§ RECORDED INFORMATION:
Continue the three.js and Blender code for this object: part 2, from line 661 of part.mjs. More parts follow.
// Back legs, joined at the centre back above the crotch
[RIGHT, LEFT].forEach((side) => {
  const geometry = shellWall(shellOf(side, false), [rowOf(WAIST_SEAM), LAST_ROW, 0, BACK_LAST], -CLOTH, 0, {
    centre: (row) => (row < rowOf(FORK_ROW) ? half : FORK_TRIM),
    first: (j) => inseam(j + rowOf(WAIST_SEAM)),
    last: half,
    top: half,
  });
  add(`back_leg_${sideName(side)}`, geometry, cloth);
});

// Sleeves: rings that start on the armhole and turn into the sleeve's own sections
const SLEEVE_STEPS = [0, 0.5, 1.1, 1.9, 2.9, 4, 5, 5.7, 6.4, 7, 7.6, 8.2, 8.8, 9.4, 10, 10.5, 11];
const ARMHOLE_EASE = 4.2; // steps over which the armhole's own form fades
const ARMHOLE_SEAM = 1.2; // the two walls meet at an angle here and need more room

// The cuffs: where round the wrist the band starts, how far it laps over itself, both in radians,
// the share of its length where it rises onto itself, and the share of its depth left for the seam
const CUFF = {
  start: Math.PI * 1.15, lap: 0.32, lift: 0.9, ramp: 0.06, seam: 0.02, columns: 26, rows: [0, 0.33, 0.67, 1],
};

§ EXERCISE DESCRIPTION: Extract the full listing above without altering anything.

§ FULL RESPONSE:
Continue the three.js and Blender code for this object: part 2, from line 661 of part.mjs. More parts follow.
// Back legs, joined at the centre back above the crotch
[RIGHT, LEFT].forEach((side) => {
  const geometry = shellWall(shellOf(side, false), [rowOf(WAIST_SEAM), LAST_ROW, 0, BACK_LAST], -CLOTH, 0, {
    centre: (row) => (row < rowOf(FORK_ROW) ? half : FORK_TRIM),
    first: (j) => inseam(j + rowOf(WAIST_SEAM)),
    last: half,
    top: half,
  });
  add(`back_leg_${sideName(side)}`, geometry, cloth);
});

// Sleeves: rings that start on the armhole and turn into the sleeve's own sections
const SLEEVE_STEPS = [0, 0.5, 1.1, 1.9, 2.9, 4, 5, 5.7, 6.4, 7, 7.6, 8.2, 8.8, 9.4, 10, 10.5, 11];
const ARMHOLE_EASE = 4.2; // steps over which the armhole's own form fades
const ARMHOLE_SEAM = 1.2; // the two walls meet at an angle here and need more room

// The cuffs: where round the wrist the band starts, how far it laps over itself, both in radians,
// the share of its length where it rises onto itself, and the share of its depth left for the seam
const CUFF = {
  start: Math.PI * 1.15, lap: 0.32, lift: 0.9, ramp: 0.06, seam: 0.02, columns: 26, rows: [0, 0.33, 0.67, 1],
};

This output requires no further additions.